The film as a whole attempts a much fuller plot than 300, but still has its fair share of beheadings and gory executions. The movie comes across like it’s skipping scenes, which takes away from its fluidity. Sans the epic battle scenes needed to fulfil diehard action lovers, The Immortals fails to differentiate itself from other movies in this fantastical genre. Don’t get me wrong—the movie was entertaining; it just left a little too much to the imagination.

—Jason Rose


J. Edgar


J. EDGAR HOOVER, founder of the Federal Bureau of Investigations and bureau director for 37 years, is one of the most complex and enigmatic characters in American history. The public side of Hoover revolutionized criminal investigation; the professional side was an ambitious and power hungry man who kept secret files on leading public figures and used them as political leverage.  In private, he was a troubled man, with deep-seated mother issues and an inability to confront his homosexuality. Any one of these subjects has the makings of a great film—unfortunately, Clint Eastwood’s J. Edgar attempts to portray all of them.
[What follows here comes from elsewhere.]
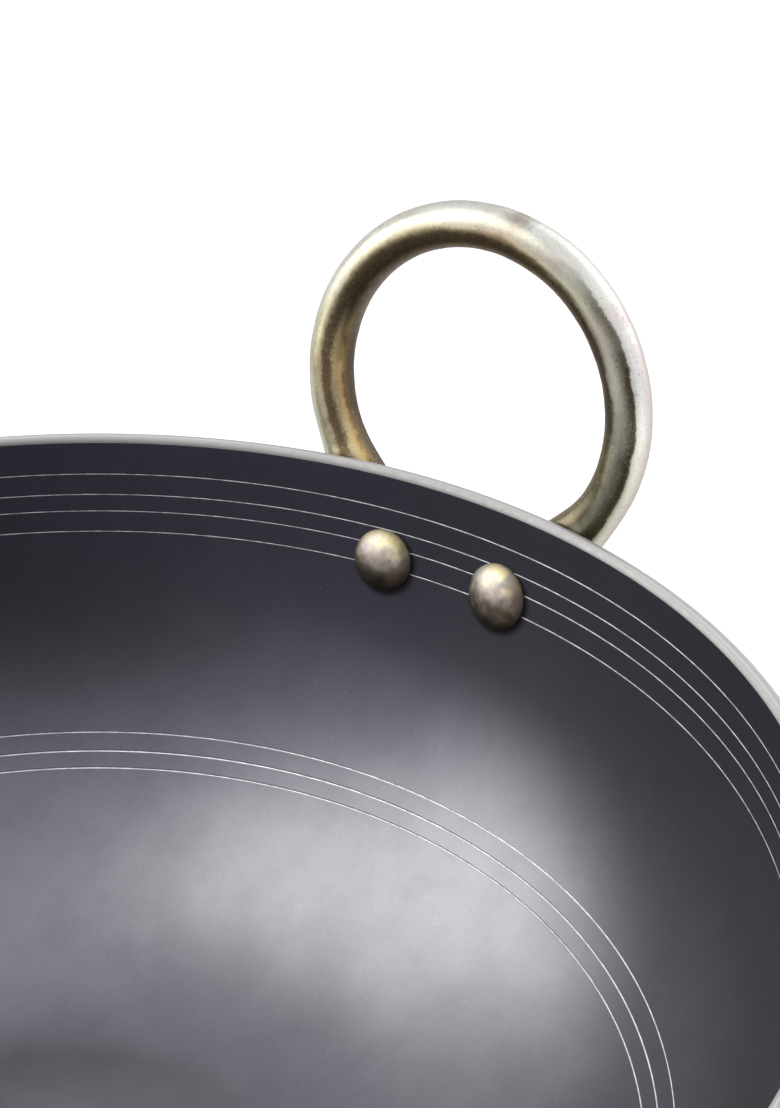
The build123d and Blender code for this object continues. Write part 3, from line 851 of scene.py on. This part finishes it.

Leonardo DiCaprio delivers a formidable performance as Hoover, well supported by Armie Hammer’s Clyde Tolson and Naomi Watts’ Helen Gandy—Hoover’s inner circle. Still, the brilliant acting and excellent use of makeup is overshadowed by Eastwood’s incoherent direction. J. Edgar jumps at will between time periods and story arcs with little rhyme or reason, rendering the audience unable to connect to the story before the scene changes.

J. Edgar also fails in its history, showing historically inaccurate scenes throughout the film before explaining that the scenes are Hoover’s portrayal of himself in a brief scene at the end. The method does nothing but confuse the casual history-loving observer, while frustrating those who are intimately familiar with Hoover’s legacy.

Somewhere in the chaos, there is a top-notch film but, like Hoover himself, J. Edgar is ultimately too ambitious for its own good.